Ce n’est pas l’Humain qui doit s’adapter à la machine mais l’inverse et ÇA, ça porte un nom réel : «
modernité ». Si vous n’accréditez celle-ci que par la validation d’une
norme, sans cesse renouvelée et faisant chaque fois «
du passé, table rase », vous bégayez alors plus le passé (dans ce qu’il a de plus odieux) que n’apportez quoi que ce soit de nouveau.

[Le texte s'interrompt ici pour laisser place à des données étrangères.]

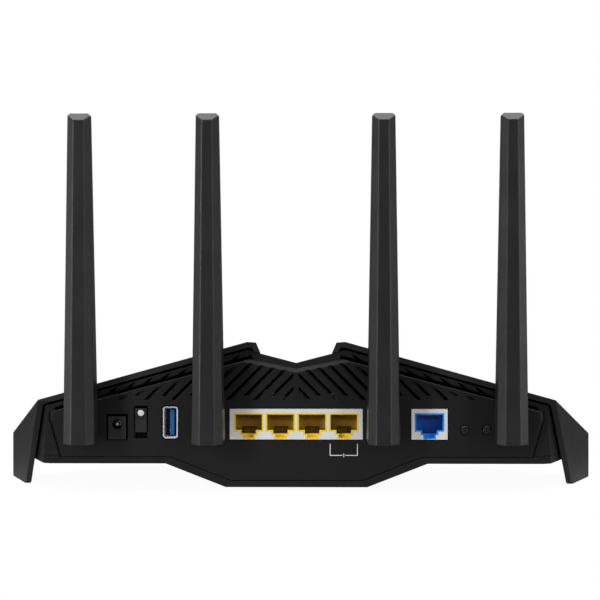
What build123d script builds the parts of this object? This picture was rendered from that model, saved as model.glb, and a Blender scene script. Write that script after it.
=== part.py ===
"""Wireless router with four folding antennas, all sizes in millimetres.

Frame: the origin is on the table, under the centre of the whole object's box. The sockets face -Y,
+X is to the right of someone who faces the sockets, and +Z is up. Depths into the body are counted
forwards from the outer face of the rear panel.
"""

from build123d import *
import os
from math import cos, radians, sin

# ---------------------------------------------------------------- overall sizes
overall_width = 275.4      # across the widest edges of the two side fins
overall_depth = 184.0      # from the antenna faces to the front lip
overall_height = 165.2     # from the table to the antenna tips
antenna_reach = 18.0       # how far the antenna faces stand behind the rear panel

board_top = 22.8           # top face of the circuit board; sockets, pivots and roof follow it

half_width = overall_width / 2
panel_y = -overall_depth / 2 + antenna_reach
body_depth = overall_depth - antenna_reach

# ---------------------------------------------------------------- walls and gaps
case_wall = 2.0
cover_wall = 2.4           # wing covers and their fins
cover_gap = 0.9            # between a wing cover and the upper case
seam = 0.15                # parting gap between neighbouring mouldings
fit = 0.2                  # clearance round a piece that plugs into an opening
running = 0.05             # radial clearance of a bearing
free = 0.35                # room round anything that swings or passes through

# ---------------------------------------------------------------- roof, nose and fins
peak_x = 21.6              # inner rear corner of a wing cover
peak_height = board_top + 43.1
roof_side_height = board_top + 17.6   # at the rear, where a cover folds down into its fin
roof_fall_front = 0.155    # fall per millimetre towards the front
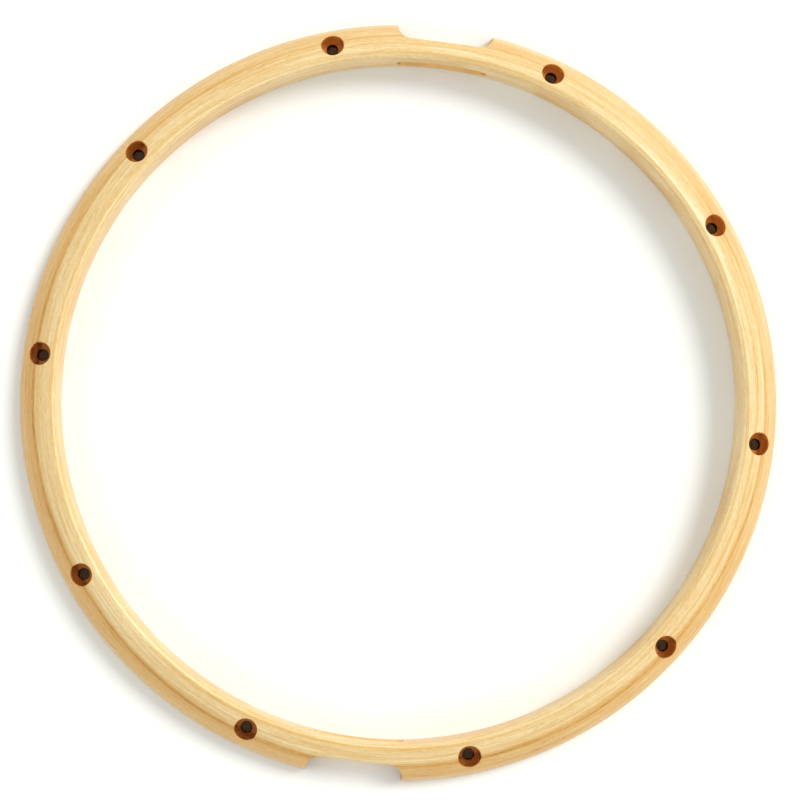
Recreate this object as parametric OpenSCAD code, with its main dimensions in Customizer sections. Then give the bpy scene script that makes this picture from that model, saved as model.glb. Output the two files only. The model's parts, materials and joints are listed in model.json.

<blink> est évidemment un cas d’espèce, forcément très bancal par sa futilité ; mais il soulève un point que les informaticiens ne prennent généralement conscience que tard dans leur carrière : celui de la pérennité et du sens de leurs actes, au sein d’une société. La «
modernité » du XXIe siècle, c’est quelque chose de beaucoup plus complexe que le simple «
progrès », dans le sens où l’entendait le XIXe. Cela prend en compte la
conscience de la temporalité humaine, très courte, mais indispensable si elle veut, elle-même, pouvoir être dépassée.
Paradoxe ou
récursion ? Je laisse les développeurs que vous êtes débattre de ce dernier point puisqu’aussi bien cette théorie-là ne me semble pas hors sujet.